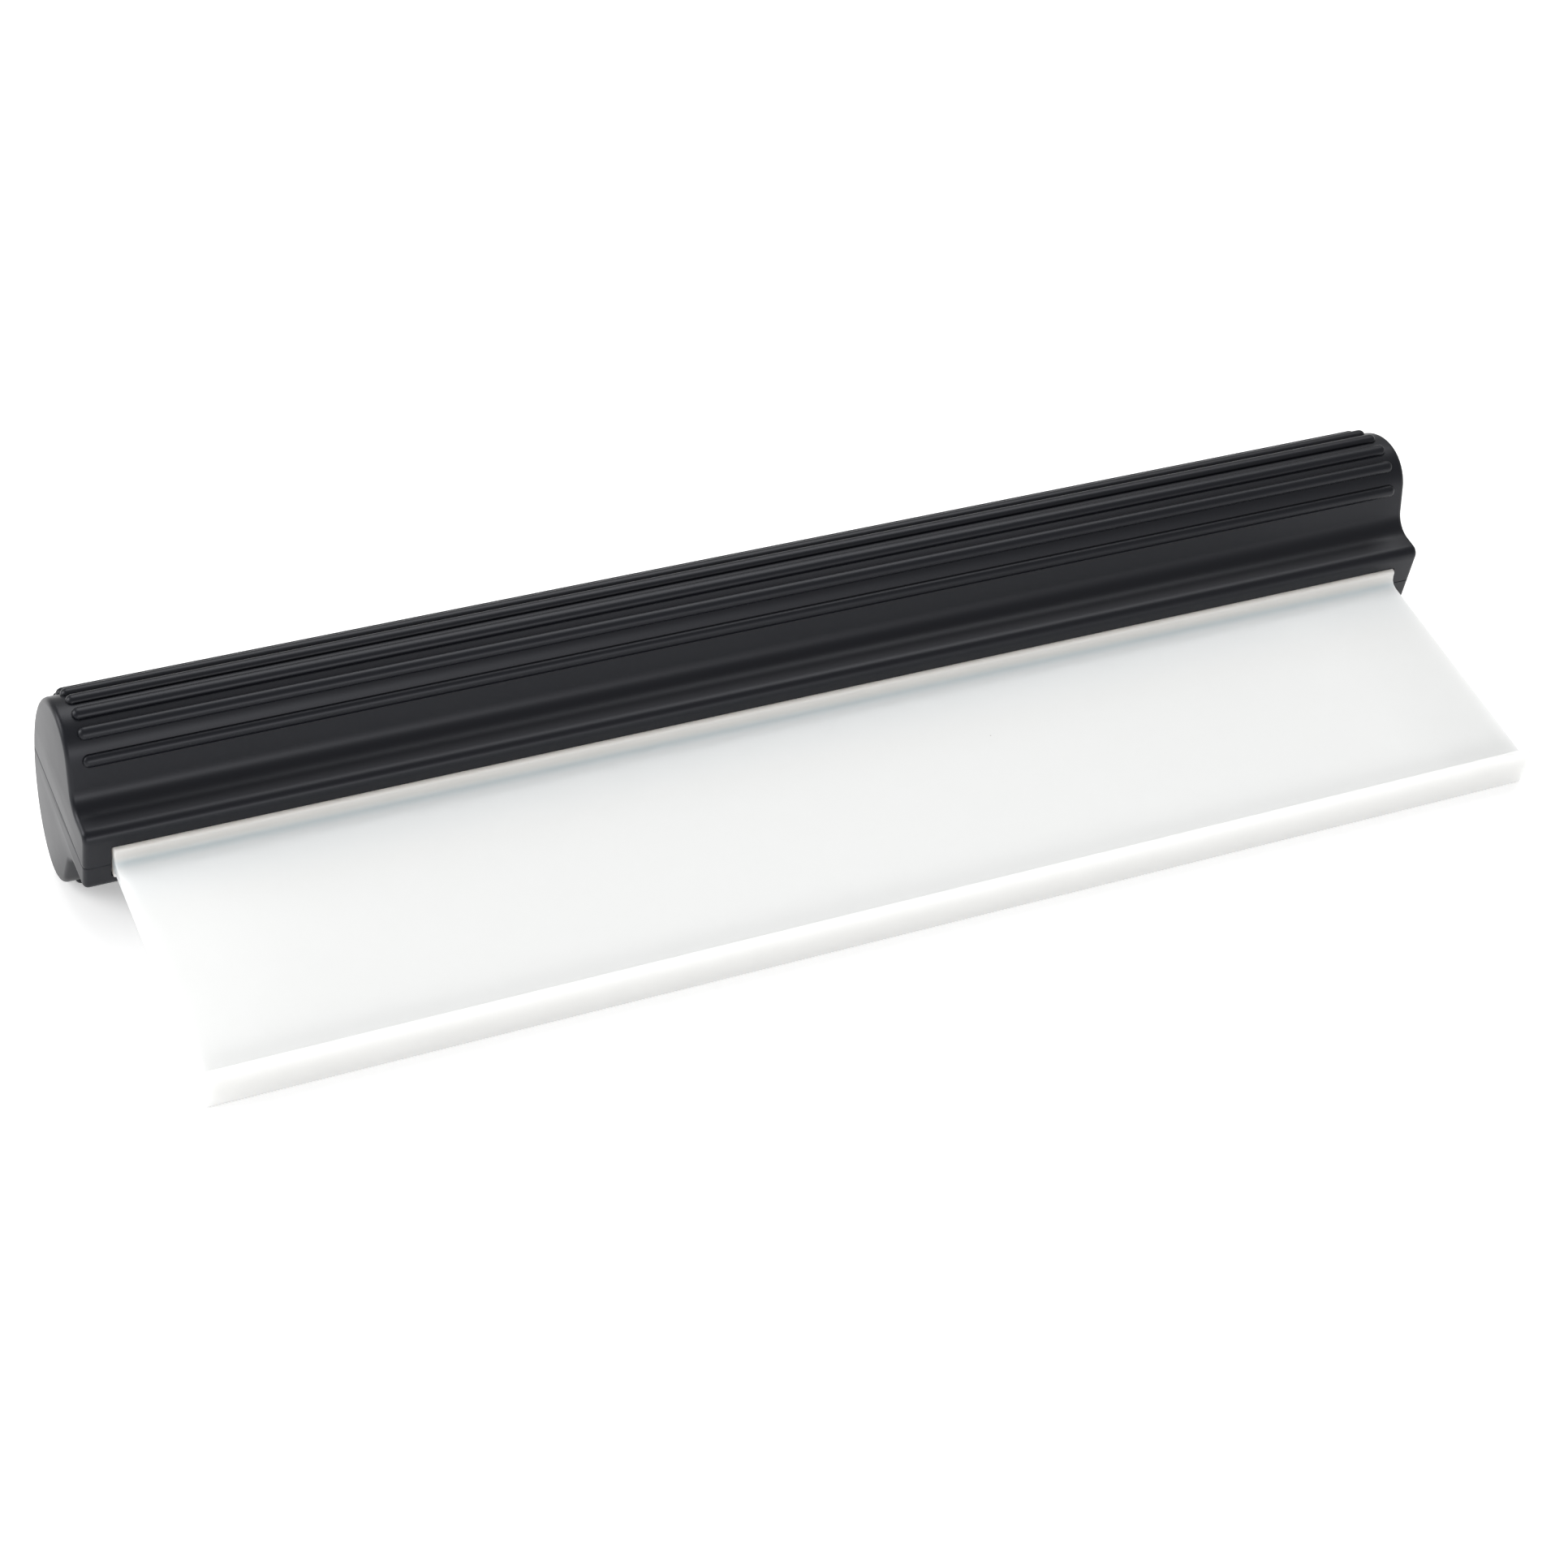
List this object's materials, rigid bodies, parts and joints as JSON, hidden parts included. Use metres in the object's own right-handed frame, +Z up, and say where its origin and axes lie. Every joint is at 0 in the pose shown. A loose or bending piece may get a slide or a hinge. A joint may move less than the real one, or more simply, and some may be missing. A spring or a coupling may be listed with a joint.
{
  "type": "window squeegee",
  "caption": "Hand squeegee for windows: ribbed clamshell grip with a wide flexible silicone blade that ends in a T-shaped wiping edge.",
  "frame": {"origin": "on the floor, under the middle of the tool's outline as it lies on the underside of its grip and the lower lip of its wiping edge", "axes": "+X along the handle, +Y from the wiping edge back to the grip, +Z up"},
  "size_m": [0.317, 0.099, 0.0501],
  "materials": {
    "handle_plastic": "satin black moulded plastic",
    "blade_silicone": "translucent milky silicone, smooth"
  },
  "bodies": {
    "handle": {"handle_upper": "handle_plastic", "handle_lower": "handle_plastic", "blade_root": "blade_silicone"},
    "blade": {"blade_web": "blade_silicone"}
  },
  "joints": [
    {"name": "blade_flex", "type": "hinge", "parent": "handle", "child": "blade", "pos_m": [0, 0.00726, 0.0185], "axis": [1, 0, 0], "range_deg": [-30, 30], "stiffness_Nm_per_rad": 0.4}
  ]
}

══════════

Quote the material exactly, leaving nothing out.

EXPECTED OUTPUT:
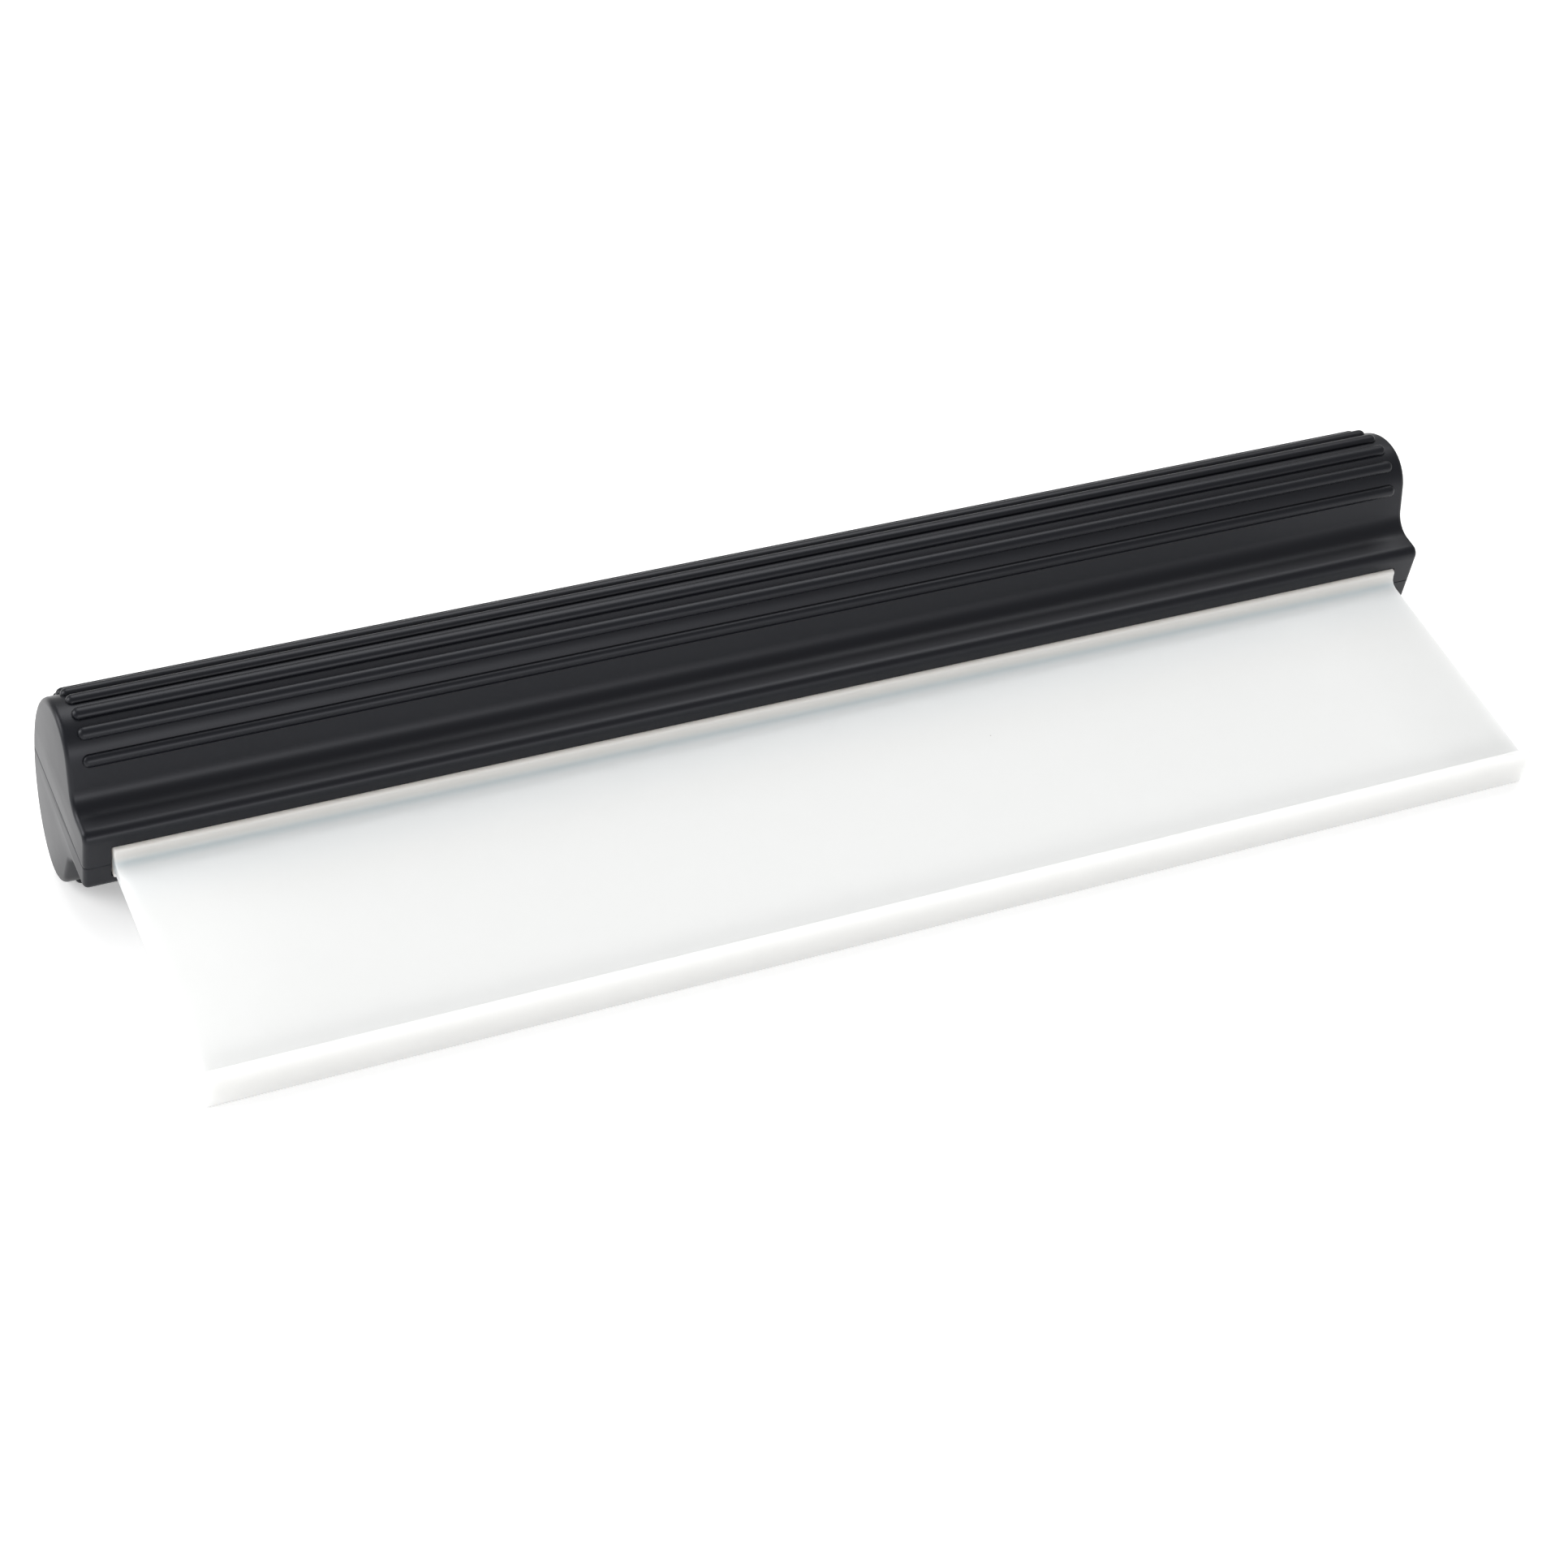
List this object's materials, rigid bodies, parts and joints as JSON, hidden parts included. Use metres in the object's own right-handed frame, +Z up, and say where its origin and axes lie. Every joint is at 0 in the pose shown. A loose or bending piece may get a slide or a hinge. A joint may move less than the real one, or more simply, and some may be missing. A spring or a coupling may be listed with a joint.
{
  "type": "window squeegee",
  "caption": "Hand squeegee for windows: ribbed clamshell grip with a wide flexible silicone blade that ends in a T-shaped wiping edge.",
  "frame": {"origin": "on the floor, under the middle of the tool's outline as it lies on the underside of its grip and the lower lip of its wiping edge", "axes": "+X along the handle, +Y from the wiping edge back to the grip, +Z up"},
  "size_m": [0.317, 0.099, 0.0501],
  "materials": {
    "handle_plastic": "satin black moulded plastic",
    "blade_silicone": "translucent milky silicone, smooth"
  },
  "bodies": {
    "handle": {"handle_upper": "handle_plastic", "handle_lower": "handle_plastic", "blade_root": "blade_silicone"},
    "blade": {"blade_web": "blade_silicone"}
  },
  "joints": [
    {"name": "blade_flex", "type": "hinge", "parent": "handle", "child": "blade", "pos_m": [0, 0.00726, 0.0185], "axis": [1, 0, 0], "range_deg": [-30, 30], "stiffness_Nm_per_rad": 0.4}
  ]
}